* **Prompt**:
Among the lines below, keep only those from the one containing "in imported if" through the one containing "bpy.data.objects.remove(obj)", and reproduce them exactly.

* **Data listing**:
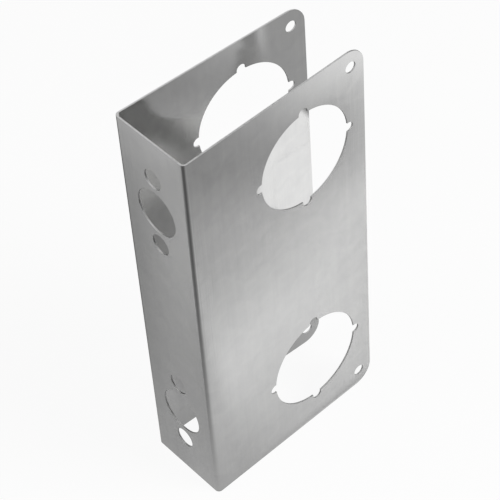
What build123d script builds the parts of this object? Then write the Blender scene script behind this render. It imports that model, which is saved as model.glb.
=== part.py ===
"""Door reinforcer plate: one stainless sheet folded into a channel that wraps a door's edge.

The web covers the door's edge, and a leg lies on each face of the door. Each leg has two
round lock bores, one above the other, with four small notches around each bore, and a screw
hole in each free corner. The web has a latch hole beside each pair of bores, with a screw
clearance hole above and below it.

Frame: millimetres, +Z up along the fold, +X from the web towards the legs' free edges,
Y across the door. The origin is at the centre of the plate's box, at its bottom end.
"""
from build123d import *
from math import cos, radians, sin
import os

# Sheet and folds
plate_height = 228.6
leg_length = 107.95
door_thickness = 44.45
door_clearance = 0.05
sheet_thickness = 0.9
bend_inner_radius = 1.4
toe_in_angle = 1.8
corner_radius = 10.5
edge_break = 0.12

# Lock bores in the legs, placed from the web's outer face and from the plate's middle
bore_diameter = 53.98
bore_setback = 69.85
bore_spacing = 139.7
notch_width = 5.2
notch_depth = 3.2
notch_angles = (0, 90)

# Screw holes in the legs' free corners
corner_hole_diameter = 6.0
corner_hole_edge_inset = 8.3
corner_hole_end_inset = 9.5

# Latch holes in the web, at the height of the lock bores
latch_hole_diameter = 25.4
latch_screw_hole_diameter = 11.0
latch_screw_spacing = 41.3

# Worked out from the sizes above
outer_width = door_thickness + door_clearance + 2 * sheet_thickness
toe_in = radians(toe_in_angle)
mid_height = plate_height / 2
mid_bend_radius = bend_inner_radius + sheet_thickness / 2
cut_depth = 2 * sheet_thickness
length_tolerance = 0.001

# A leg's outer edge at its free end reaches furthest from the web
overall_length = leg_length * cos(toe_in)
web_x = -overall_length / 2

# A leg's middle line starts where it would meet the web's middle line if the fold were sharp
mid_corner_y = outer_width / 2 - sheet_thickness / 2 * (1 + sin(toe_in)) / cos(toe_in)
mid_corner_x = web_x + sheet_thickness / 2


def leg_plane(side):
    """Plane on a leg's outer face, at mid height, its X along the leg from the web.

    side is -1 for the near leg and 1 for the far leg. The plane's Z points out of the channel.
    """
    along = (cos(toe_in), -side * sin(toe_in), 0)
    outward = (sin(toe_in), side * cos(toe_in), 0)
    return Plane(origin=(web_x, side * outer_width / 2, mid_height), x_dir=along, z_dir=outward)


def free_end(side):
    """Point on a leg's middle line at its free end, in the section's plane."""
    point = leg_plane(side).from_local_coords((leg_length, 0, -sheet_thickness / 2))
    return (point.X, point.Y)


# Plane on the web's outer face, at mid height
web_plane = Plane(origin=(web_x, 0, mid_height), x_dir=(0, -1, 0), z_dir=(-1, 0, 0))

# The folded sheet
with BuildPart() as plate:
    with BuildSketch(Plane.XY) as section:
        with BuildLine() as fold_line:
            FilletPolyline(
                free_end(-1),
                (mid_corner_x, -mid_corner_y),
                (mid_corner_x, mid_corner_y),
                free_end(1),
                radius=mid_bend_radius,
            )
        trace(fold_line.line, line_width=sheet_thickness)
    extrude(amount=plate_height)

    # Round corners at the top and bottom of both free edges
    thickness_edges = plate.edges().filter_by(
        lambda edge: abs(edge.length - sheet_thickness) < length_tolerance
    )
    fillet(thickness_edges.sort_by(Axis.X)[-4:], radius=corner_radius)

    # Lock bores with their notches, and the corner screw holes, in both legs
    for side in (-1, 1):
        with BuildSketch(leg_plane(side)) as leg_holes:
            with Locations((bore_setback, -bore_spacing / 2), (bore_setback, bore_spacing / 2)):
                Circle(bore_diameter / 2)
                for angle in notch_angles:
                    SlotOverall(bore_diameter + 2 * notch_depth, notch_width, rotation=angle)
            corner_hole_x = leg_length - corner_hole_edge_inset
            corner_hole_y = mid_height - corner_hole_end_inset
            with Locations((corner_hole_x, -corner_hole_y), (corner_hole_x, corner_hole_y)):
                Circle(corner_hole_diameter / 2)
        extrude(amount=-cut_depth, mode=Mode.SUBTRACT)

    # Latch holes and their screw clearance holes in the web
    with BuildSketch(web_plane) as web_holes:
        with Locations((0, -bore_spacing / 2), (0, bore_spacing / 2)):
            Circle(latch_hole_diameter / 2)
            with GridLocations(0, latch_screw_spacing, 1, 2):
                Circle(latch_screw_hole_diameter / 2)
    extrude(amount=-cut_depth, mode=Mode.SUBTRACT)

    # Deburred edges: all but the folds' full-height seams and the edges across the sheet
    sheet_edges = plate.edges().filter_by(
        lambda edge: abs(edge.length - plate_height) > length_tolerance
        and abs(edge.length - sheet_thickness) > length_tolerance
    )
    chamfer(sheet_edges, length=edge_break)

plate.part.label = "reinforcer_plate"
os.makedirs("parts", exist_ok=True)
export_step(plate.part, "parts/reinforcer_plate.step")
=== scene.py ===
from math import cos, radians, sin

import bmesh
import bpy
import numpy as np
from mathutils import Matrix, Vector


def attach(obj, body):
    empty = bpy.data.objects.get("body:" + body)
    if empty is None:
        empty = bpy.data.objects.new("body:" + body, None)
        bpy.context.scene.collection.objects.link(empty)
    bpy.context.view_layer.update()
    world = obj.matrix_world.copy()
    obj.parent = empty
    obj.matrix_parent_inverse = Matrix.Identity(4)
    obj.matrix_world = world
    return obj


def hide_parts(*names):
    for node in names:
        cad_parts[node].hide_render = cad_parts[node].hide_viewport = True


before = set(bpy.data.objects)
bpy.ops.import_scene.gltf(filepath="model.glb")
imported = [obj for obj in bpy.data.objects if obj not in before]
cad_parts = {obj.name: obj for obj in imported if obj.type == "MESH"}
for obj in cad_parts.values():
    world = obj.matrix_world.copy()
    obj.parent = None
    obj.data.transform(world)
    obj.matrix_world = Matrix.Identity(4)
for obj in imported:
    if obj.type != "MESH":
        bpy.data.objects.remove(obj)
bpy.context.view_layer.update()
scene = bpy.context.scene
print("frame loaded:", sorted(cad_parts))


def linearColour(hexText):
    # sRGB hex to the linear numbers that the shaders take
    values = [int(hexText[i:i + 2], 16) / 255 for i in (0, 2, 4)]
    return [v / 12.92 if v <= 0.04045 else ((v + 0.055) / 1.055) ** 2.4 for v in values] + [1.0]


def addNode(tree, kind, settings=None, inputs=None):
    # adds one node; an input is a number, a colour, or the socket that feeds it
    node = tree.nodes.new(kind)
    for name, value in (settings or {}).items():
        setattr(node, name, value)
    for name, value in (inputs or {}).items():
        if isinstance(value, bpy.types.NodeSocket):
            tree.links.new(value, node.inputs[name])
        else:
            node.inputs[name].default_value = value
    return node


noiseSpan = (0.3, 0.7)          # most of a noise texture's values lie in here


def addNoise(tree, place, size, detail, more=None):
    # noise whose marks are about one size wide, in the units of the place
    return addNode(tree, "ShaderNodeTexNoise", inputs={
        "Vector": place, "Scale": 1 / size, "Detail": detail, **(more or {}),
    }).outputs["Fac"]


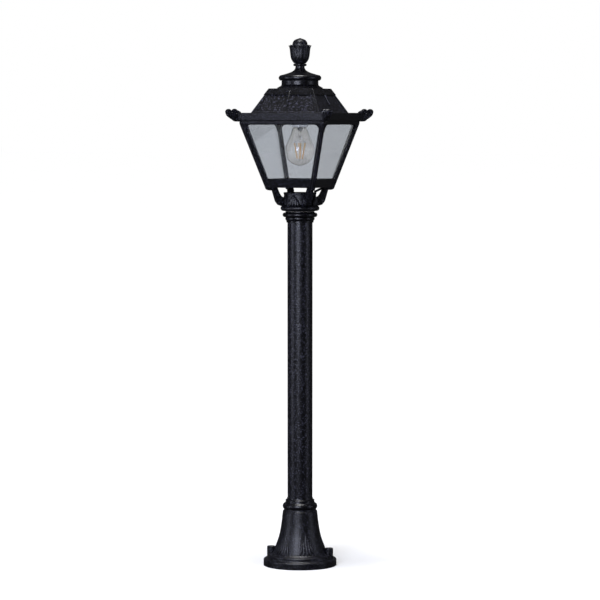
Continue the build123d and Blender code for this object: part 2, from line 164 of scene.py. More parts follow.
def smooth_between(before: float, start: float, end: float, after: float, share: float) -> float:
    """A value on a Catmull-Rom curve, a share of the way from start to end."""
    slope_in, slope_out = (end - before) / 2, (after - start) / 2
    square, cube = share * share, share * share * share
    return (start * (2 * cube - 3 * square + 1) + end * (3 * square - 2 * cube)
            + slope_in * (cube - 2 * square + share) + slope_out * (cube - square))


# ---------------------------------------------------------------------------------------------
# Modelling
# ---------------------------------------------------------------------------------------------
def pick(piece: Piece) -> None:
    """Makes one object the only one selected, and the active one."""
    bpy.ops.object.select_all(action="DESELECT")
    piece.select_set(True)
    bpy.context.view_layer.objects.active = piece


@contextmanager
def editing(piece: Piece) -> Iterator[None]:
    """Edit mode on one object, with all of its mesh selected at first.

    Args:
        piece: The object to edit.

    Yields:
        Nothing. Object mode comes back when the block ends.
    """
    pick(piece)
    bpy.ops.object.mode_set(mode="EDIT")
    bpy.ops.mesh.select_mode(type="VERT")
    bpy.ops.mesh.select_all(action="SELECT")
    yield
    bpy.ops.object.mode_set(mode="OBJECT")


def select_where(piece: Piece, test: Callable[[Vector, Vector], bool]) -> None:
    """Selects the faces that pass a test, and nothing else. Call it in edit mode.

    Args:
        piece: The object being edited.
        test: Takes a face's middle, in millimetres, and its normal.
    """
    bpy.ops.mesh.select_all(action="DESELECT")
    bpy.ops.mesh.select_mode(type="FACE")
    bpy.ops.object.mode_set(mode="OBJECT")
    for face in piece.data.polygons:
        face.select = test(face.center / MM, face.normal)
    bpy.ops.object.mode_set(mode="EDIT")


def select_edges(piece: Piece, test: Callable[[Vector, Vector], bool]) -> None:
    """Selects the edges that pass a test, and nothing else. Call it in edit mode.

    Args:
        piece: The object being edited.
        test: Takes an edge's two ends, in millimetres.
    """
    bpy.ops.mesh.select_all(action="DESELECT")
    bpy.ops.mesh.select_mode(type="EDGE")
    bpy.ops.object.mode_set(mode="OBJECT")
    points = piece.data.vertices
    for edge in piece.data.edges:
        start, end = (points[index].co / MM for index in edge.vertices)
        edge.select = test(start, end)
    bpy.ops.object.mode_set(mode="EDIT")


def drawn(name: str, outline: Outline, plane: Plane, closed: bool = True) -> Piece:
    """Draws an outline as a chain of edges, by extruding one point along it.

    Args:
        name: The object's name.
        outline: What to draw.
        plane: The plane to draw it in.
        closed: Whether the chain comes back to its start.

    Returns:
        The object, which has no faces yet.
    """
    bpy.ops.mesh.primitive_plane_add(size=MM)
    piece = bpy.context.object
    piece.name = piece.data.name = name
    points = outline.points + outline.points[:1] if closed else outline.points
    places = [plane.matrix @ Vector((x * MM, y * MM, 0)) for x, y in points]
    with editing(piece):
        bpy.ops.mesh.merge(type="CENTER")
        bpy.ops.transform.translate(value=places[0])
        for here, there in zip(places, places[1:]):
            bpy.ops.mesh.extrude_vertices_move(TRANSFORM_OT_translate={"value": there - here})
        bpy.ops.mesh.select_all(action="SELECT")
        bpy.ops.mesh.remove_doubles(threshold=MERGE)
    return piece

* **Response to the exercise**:
cad_parts = {obj.name: obj for obj in imported if obj.type == "MESH"}
for obj in cad_parts.values():
    world = obj.matrix_world.copy()
    obj.parent = None
    obj.data.transform(world)
    obj.matrix_world = Matrix.Identity(4)
for obj in imported:
    if obj.type != "MESH":
        bpy.data.objects.remove(obj)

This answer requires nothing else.